◆ THE REQUEST
What lies from the line containing "for name, build" through the line containing "obj.matrix_parent_inverse = Matrix.Identity(4)"? Print exactly those lines, with both ends, and no others.

◆ INFORMATION SHOWN
##############################

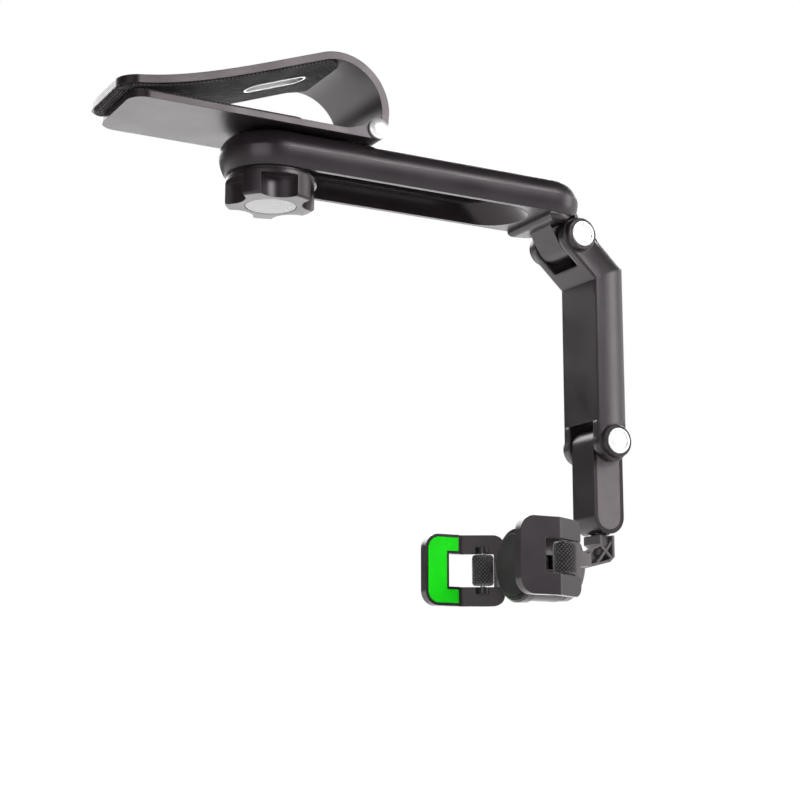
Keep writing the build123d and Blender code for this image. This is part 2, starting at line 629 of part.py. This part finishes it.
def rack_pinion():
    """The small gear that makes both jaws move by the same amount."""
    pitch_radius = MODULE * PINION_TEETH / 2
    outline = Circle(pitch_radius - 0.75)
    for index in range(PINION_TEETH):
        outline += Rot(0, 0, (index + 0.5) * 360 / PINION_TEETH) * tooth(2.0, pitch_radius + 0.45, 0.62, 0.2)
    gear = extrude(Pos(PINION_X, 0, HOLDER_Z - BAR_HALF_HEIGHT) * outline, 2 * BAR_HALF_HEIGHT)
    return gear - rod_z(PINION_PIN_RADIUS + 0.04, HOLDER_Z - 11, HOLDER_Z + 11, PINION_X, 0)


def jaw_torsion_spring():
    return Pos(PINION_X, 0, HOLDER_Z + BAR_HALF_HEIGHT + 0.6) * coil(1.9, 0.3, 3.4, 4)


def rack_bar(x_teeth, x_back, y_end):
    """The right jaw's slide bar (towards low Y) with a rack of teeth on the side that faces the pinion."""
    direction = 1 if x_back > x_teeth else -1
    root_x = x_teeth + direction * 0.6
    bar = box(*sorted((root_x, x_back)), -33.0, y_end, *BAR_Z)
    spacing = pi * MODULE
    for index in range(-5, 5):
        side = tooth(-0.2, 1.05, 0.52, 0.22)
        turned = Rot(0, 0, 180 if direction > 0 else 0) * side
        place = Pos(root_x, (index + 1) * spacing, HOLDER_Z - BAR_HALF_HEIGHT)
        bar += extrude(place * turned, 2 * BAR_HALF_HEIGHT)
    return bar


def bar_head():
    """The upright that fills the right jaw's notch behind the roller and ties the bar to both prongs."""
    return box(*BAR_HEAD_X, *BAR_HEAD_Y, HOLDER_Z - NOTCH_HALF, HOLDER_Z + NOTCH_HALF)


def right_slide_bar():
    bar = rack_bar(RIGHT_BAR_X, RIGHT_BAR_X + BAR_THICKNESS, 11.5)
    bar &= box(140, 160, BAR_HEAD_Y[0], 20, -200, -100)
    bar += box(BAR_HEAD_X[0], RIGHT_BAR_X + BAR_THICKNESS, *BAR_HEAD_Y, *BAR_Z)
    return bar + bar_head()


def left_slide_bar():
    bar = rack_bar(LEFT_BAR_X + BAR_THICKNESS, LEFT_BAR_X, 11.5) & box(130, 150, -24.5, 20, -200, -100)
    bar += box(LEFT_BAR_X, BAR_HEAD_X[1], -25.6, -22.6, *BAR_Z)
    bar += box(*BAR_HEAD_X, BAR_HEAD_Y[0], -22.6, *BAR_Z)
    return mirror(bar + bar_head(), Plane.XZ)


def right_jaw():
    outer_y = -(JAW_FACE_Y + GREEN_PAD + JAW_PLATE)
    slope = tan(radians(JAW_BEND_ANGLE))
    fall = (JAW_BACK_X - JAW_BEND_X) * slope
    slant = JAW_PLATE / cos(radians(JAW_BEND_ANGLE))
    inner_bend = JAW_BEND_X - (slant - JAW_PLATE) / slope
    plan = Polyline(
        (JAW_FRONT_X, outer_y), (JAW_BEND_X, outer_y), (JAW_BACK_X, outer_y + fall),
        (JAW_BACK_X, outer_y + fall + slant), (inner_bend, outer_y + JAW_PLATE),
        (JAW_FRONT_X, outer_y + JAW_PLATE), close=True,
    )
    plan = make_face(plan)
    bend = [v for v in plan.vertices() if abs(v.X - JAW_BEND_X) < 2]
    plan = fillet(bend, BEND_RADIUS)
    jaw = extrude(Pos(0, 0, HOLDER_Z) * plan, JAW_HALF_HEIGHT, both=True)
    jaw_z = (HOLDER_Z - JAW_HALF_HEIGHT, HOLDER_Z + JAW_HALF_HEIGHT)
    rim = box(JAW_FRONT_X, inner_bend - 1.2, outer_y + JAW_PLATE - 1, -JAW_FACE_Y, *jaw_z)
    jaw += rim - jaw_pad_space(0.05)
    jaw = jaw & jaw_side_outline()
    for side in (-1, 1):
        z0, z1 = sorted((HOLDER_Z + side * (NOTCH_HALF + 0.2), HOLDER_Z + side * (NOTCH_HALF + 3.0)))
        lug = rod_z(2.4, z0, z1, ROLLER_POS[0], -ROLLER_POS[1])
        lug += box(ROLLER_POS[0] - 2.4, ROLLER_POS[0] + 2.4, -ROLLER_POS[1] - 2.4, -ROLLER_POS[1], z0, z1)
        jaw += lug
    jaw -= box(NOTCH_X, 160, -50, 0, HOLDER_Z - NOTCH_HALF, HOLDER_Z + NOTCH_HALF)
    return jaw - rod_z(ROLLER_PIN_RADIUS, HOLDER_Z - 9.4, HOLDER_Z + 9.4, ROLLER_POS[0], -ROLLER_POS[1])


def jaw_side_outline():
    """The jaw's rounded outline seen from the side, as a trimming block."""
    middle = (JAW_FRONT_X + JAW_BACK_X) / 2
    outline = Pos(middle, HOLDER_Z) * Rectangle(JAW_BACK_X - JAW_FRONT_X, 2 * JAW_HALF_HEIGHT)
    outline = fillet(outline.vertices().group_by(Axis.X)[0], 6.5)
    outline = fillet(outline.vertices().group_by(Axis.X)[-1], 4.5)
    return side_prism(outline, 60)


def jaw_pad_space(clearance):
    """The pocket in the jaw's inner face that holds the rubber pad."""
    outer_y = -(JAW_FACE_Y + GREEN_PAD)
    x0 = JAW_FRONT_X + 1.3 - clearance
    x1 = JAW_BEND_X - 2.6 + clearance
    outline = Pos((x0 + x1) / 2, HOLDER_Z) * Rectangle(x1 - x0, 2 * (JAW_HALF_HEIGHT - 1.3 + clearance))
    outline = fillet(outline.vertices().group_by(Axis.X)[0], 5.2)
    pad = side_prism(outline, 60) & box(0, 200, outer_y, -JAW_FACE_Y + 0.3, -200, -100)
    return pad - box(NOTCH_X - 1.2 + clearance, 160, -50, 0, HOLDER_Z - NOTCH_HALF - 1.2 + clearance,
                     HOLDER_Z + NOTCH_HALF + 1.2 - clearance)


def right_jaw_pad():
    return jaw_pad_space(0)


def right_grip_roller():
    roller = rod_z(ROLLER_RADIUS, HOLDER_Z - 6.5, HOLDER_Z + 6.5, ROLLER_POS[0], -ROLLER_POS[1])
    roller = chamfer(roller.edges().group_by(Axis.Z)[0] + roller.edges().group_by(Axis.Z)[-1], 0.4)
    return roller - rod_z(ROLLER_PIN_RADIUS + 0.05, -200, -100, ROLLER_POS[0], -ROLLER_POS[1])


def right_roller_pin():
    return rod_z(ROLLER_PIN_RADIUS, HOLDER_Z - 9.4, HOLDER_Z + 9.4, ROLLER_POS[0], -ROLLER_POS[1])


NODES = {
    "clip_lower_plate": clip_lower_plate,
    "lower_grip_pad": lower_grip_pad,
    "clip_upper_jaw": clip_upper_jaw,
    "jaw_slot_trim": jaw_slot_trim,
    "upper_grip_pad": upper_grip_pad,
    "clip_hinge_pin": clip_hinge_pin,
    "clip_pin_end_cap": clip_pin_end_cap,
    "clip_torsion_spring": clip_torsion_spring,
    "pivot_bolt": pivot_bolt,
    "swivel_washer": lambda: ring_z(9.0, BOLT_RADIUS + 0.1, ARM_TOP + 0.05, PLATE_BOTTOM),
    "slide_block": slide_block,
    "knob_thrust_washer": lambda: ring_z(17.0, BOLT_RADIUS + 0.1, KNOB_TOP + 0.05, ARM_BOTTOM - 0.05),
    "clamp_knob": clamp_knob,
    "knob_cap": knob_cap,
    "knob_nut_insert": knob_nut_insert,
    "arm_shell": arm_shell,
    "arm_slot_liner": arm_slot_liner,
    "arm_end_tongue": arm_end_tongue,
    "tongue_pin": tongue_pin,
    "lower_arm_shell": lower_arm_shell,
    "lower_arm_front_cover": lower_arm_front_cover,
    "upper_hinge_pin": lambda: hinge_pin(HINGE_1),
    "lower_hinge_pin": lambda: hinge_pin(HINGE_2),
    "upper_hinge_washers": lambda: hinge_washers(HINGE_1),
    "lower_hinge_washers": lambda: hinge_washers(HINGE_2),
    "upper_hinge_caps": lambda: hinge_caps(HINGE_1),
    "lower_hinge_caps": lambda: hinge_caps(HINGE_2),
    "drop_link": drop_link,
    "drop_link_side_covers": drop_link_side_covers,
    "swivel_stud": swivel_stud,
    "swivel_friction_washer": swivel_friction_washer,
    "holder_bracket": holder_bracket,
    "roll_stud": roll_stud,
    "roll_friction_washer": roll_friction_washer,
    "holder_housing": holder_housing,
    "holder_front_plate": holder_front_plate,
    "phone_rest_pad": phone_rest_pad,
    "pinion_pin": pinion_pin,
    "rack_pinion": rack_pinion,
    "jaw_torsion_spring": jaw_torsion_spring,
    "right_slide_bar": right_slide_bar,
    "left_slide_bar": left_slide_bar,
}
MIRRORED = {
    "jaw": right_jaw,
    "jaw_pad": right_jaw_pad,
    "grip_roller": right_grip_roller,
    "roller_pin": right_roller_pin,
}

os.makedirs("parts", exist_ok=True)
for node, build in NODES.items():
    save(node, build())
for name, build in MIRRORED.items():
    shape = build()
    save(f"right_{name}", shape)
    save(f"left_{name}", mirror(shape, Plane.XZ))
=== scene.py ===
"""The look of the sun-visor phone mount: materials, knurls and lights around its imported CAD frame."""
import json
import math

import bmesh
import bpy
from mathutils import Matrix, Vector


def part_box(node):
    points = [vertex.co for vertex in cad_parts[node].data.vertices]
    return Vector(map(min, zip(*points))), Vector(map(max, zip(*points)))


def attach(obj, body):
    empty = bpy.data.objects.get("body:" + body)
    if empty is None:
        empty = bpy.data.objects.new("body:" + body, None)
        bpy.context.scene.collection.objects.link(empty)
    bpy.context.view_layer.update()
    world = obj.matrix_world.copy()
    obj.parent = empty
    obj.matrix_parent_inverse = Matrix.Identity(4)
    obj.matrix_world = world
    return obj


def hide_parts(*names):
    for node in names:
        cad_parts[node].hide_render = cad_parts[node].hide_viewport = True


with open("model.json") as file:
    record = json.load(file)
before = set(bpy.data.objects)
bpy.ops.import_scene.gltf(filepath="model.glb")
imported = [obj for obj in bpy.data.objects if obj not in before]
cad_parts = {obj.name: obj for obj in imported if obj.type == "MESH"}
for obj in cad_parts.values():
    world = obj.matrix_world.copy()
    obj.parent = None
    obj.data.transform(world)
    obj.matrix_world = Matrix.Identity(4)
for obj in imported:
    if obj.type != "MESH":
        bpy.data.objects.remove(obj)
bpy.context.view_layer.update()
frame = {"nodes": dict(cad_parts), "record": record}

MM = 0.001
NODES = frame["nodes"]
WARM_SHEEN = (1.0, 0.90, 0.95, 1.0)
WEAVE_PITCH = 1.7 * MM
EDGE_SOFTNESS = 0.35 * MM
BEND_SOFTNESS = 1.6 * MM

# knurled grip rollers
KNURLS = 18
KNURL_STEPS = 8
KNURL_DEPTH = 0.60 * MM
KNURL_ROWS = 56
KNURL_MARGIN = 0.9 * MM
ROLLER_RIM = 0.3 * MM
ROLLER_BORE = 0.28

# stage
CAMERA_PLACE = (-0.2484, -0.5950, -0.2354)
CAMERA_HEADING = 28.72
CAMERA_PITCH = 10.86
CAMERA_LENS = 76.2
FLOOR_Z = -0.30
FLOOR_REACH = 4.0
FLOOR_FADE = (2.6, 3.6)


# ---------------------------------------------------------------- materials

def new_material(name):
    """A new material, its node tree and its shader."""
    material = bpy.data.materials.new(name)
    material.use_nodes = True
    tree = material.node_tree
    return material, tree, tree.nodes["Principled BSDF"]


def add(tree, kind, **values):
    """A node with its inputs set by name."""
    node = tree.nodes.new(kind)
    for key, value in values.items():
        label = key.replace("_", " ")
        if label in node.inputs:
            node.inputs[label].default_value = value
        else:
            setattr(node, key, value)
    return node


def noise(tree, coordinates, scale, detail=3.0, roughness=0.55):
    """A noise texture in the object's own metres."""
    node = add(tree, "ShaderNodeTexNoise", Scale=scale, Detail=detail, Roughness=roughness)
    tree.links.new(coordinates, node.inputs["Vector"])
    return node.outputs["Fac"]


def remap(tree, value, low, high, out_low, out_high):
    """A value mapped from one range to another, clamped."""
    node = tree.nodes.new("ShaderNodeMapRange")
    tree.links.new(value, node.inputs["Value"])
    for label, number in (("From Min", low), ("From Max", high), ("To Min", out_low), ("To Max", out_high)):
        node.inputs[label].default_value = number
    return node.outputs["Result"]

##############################

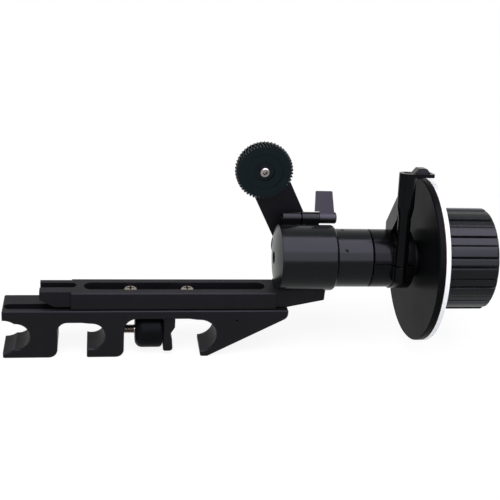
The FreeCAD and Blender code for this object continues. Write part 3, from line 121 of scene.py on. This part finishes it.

##############################

◆ WRITTEN SOLUTION
for name, build in MIRRORED.items():
    shape = build()
    save(f"right_{name}", shape)
    save(f"left_{name}", mirror(shape, Plane.XZ))
=== scene.py ===
"""The look of the sun-visor phone mount: materials, knurls and lights around its imported CAD frame."""
import json
import math

import bmesh
import bpy
from mathutils import Matrix, Vector


def part_box(node):
    points = [vertex.co for vertex in cad_parts[node].data.vertices]
    return Vector(map(min, zip(*points))), Vector(map(max, zip(*points)))


def attach(obj, body):
    empty = bpy.data.objects.get("body:" + body)
    if empty is None:
        empty = bpy.data.objects.new("body:" + body, None)
        bpy.context.scene.collection.objects.link(empty)
    bpy.context.view_layer.update()
    world = obj.matrix_world.copy()
    obj.parent = empty
    obj.matrix_parent_inverse = Matrix.Identity(4)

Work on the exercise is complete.